Using ostrich eggs as our baseline, things get a lot rosier for our baby dragon. “I’d imagine dragon eggs would take quite a bit to break,” Zhuang said. “You generally need a hammer or something like a rock and some force to break ostrich eggs, and the shell can survive some small drops. People can step on ostrich eggs with their full weight, and the egg will be fine!”

Zhuang noted that the chalazae of a bird’s egg can break due to shaking or tossing — a point against our dragon kid’s survival. However, it’s unlikely the dragon egg experienced too much tossing and turning during the boat ride across Blackwater Bay. “Regular transportation seems to be fine,” she assured us. “Farms shipping out hatching chicken eggs across the country with appropriate packaging and handling can have pretty high success rates, and researchers have at least some evidence that jarring from transport for emu and kiwi eggs won’t severely affect hatching rates.”

So carting the egg around Westeros is probably fine — not ideal, but fine. Also, recall, 200 years in the future, Daenerys Targaryen will tote three eggs around half of Essos before discovering just how durable dragon eggs can be.

But carting isn’t the same as throwing, which Zhuang says would not be good for this unborn dragon.

“Tossing an ostrich egg would probably be the real problem,” Zhuang said, “unless it really was a fairly gentle game.” Even that, she speculated, could be devastating, as it “would likely lead to a malformed chick.”

Still, there’s reason for optimism: Egg-tossing likely wouldn’t stop the egg from hatching in the end. In fact, she told us, “Wildlife management used to use shaking more as a way to stop certain bird populations from getting out of control, but sometimes the birds would still hatch, which is why they’ve moved to other methods.”
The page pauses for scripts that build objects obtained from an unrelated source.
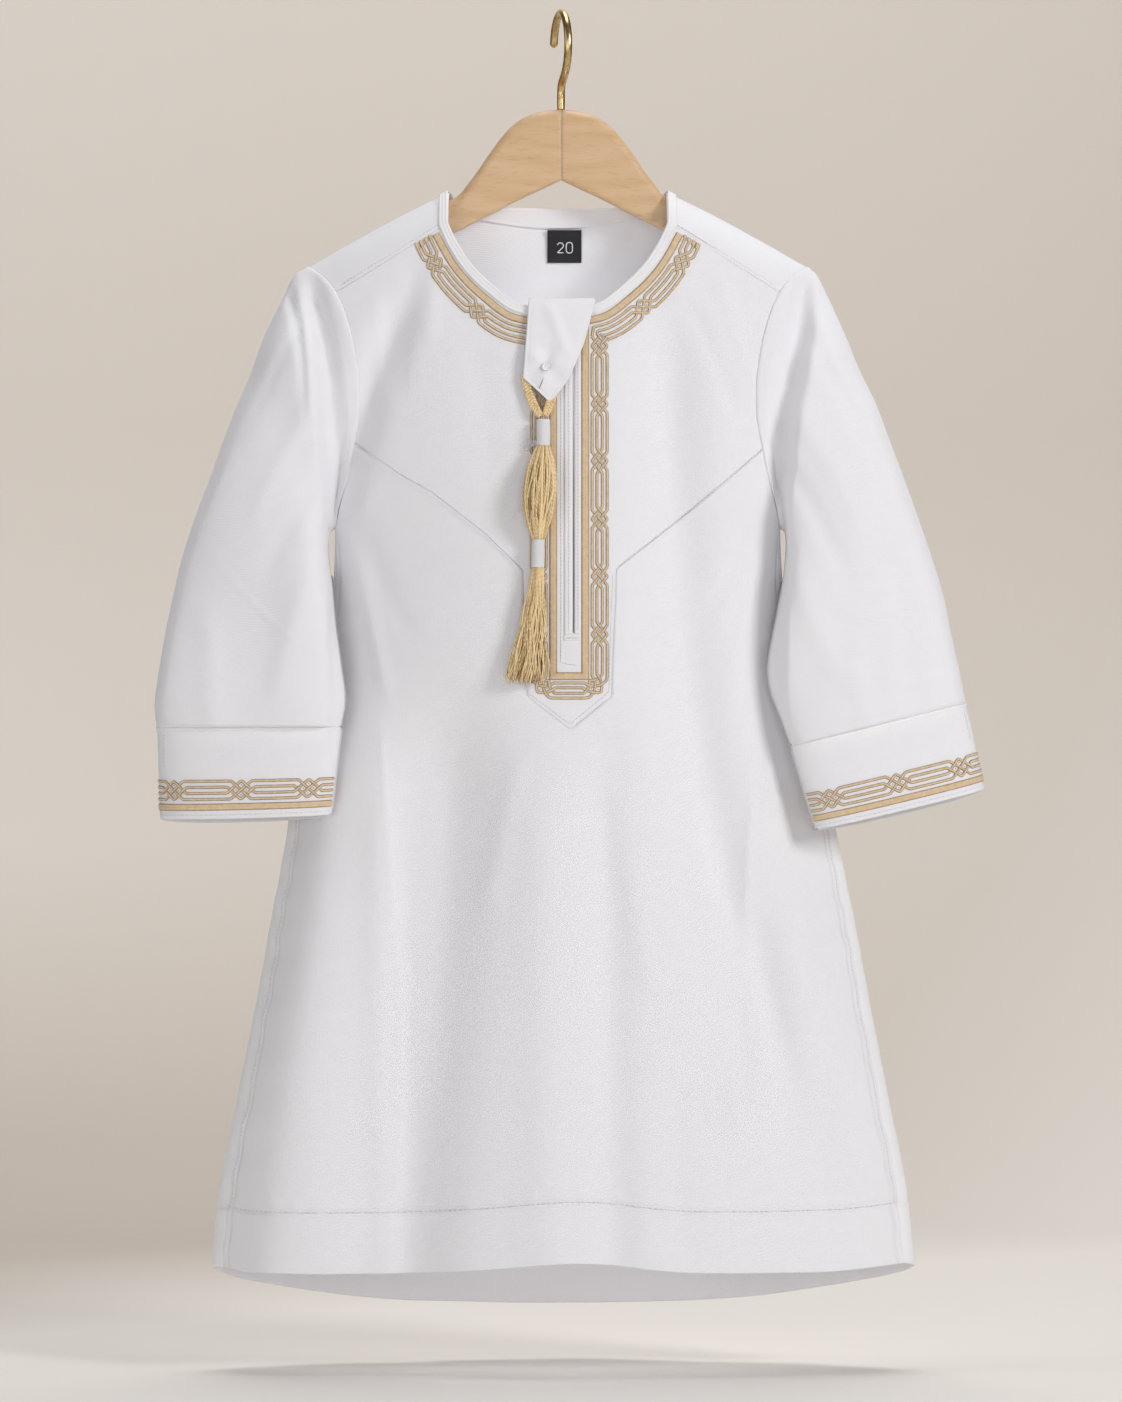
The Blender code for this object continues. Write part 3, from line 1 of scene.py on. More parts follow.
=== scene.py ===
"""Dressed model of a child's thobe on a wooden hanger with a brass hook.

Lengths in the tables and functions are millimetres; they become metres when a
mesh is made.  The inside top of the hook is the origin, +Z is up, the front
of the robe faces -Y and the wearer's right is -X.
"""
import math

import bpy
import numpy as np
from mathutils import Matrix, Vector


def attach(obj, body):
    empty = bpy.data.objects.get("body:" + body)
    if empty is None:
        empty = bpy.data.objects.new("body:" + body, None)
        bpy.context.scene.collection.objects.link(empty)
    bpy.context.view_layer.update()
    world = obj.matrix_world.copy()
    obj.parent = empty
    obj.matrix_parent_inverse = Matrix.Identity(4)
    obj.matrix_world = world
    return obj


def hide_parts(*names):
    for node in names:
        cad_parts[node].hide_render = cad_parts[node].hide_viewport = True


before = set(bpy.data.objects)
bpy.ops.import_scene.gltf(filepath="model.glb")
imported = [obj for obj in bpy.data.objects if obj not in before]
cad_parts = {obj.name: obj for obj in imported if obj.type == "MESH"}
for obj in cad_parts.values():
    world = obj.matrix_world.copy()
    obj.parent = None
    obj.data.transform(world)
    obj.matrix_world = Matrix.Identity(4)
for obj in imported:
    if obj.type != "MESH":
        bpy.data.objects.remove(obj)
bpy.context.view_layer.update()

MM = 0.001
FORWARD = np.array([0.0, -1.0, 0.0])
CLOTH = 0.9         # visible cloth thickness
HEM_CLOTH = 1.5     # turned hems and cuffs
SEAM = 0.01         # each side of a seam
RIDGE_R = 20.0      # rounding of the shoulders at their ridge
SLIM = 0.35         # how much slimmer than an ellipse the body is at its sides
MID = -2.5          # x of the middle of the upper body

# ---- tables of the cut

# z, half width, centre x, front depth, back depth
BODY = np.array([
    (-50, 131, -2.5, 14, 11),
    (-84, 131, -2.5, 18, 14),
    (-119.3, 129.5, -2.5, 23, 17.5),
    (-132, 127, -2.5, 25, 19.5),
    (-143, 124, -2.5, 28, 21),
    (-158, 121, -2.5, 31, 23),
    (-175.4, 118.5, -2.5, 33, 25),
    (-188, 117, -2.5, 34.5, 26),
    (-205, 115, -2.5, 36, 27),
    (-219.5, 112.5, -2.5, 37, 28),
    (-233, 109.5, -2.5, 38, 29),
    (-243.7, 106.1, -2.5, 38.5, 30),
    (-265, 106.9, -2.4, 39, 31.5),
    (-295, 111.8, -2.1, 39.5, 33.5),
    (-326, 118.2, -1.6, 40, 36),
    (-383, 130.3, -0.8, 41.5, 41),
    (-420, 136.3, -0.2, 43, 44.5),
    (-468, 144.8, 0, 45, 48.5),
    (-515, 153.9, 0, 47.5, 53),
    (-562.6, 163.1, 0, 50, 57),
    (-594, 166.2, 0, 51.5, 59.5),
    (-625, 168, 0, 52.5, 61)])
# z, how far the sides of the body stand back behind the sleeves
SETBACK = np.array([
    (-243.7, 0), (-265, 4), (-295, 8), (-326, 11), (-383, 12),
    (-420, 9), (-468, 4), (-515, 0), (-625, 0)])
# distance from MID, z of the shoulder ridge
RIDGE = np.array([
    (0, -62), (30, -72), (52.4, -83.9), (71.4, -93.2),
    (98.1, -107.6), (114.7, -117.1), (130, -125.6)])
# z, distance of the armhole seam from MID
ARMHOLE = np.array([
    (-119.3, 118.4), (-124, 111.7), (-132, 105.2), (-143.4, 100.3),
    (-158.3, 96.5), (-175.4, 94.3), (-188, 94.3), (-205, 96.9),
    (-219.5, 100), (-233.2, 103.6), (-239.5, 105.1), (-243.7, 106.1)])
UNDERARM = -243.7
TIP = 118.4
# z, angle of the side seam from the middle of the front (degrees)
SIDE = np.array([(-243.7, 90), (-262, 83), (-300, 77), (-620, 75)])
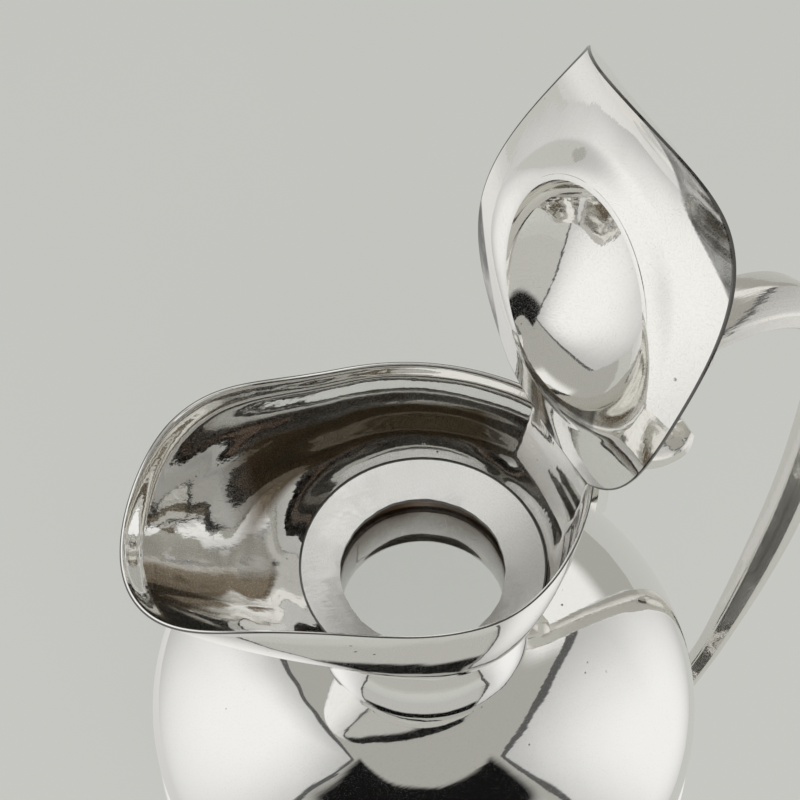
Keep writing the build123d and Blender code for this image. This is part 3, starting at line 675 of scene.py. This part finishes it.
def strap(name, line):
    """Six-sided strap along a line, with narrow flats along its edges, closed at both ends."""
    path = smooth_line(line, 16)
    along = np.gradient(path[:, :2], axis=0)
    along /= np.linalg.norm(along, axis=1, keepdims=True)
    across = np.stack([-along[:, 1], along[:, 0]], 1)
    half_width, half_depth = path[:, 2] / 2, path[:, 3] / 2
    flat = half_depth * strap_side
    corner = [(0, 1, 0), (-1, 0, 1), (-1, 0, -1), (0, -1, 0), (1, 0, -1), (1, 0, 1)]
    corners = [np.stack([side * half_width, ridge * half_depth + edge * flat], 1)
               for side, ridge, edge in corner]
    ring = []
    for before, here, after in zip(corners[-1:] + corners[:-1], corners, corners[1:] + corners[:1]):
        for other, share, blunt in ((before, 0.10, 0.0), (before, 0.03, corner_blunt),
                                    (after, 0.03, corner_blunt), (after, 0.10, 0.0)):
            point = here + (other - here) * share
            ring.append(point * (1 - blunt / np.linalg.norm(here, axis=1, keepdims=True)))
    ring = np.stack(ring, 1)
    rows = np.stack([
        path[:, None, 0] + across[:, None, 0] * ring[..., 1],
        ring[..., 0],
        ring_height + path[:, None, 1] + across[:, None, 1] * ring[..., 1],
    ], -1)
    centre = rows.mean(1, keepdims=True)
    caps = [centre[:1] + (rows[:1] - centre[:1]) * k for k in (0.02, 0.5, 0.9)]
    ends = [centre[-1:] + (rows[-1:] - centre[-1:]) * k for k in (0.9, 0.5, 0.02)]
    return mesh_piece(name, np.concatenate(caps + [rows] + ends), False, True, "jug", 20)


handle_silver = silver("handle_silver", waves=(50.0, 0.12), scratch=0.04, dull=0.35, bloom=0.22,
                       tint=(0.86, 0.84, 0.80))
handle = strap("handle_strap", handle_line)
finish_piece(handle, handle_silver, "silver_plate", "handle")
scroll = strap("handle_scroll_end", scroll_line)
finish_piece(scroll, handle_silver, "silver_plate", "handle_scroll")

# Bead and socket
# A turned bead hangs under the handle's arch, and an oval socket joins the handle's end to the base cup.
# Both are cast and soldered on.
bead_x = 59.0 * MM
bead_level = ring_height + 34.6 * MM
bead_radius = 3.0 * MM
bead_stem = 1.4 * MM
stem_top = bead_level + 7.5 * MM
turn = np.linspace(-math.pi / 2 + 0.02, math.acos(bead_stem / bead_radius), 40)
outline = np.stack([bead_radius * np.cos(turn), bead_level + bead_radius * np.sin(turn)], 1)
outline = np.concatenate([outline, [[bead_stem, stem_top], [0.2 * MM, stem_top]]])
bead = turned("handle_bead_turned", outline, steps=64)
bead.data.transform(Matrix.Translation((bead_x, 0, 0)))
finish_piece(bead, handle_silver, "silver_plate", "handle_bead")

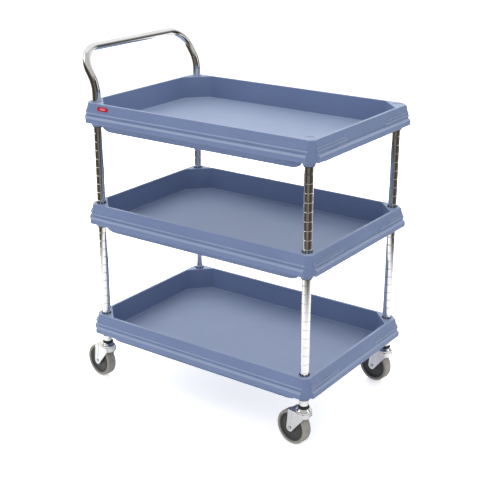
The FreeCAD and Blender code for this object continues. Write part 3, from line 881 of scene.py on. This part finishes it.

So, most likely scenario? Junior Dreamfyre survives, but has some developmental issues. We’re dubious that Daemon had egg safety on his mind when he embarked on his little game of hot potato. Like the women of Westeros, the dragons of Westeros are little more than tools for the royal court, and you don’t stop to wonder if your Humpty Dumpty hammer can survive a great fall.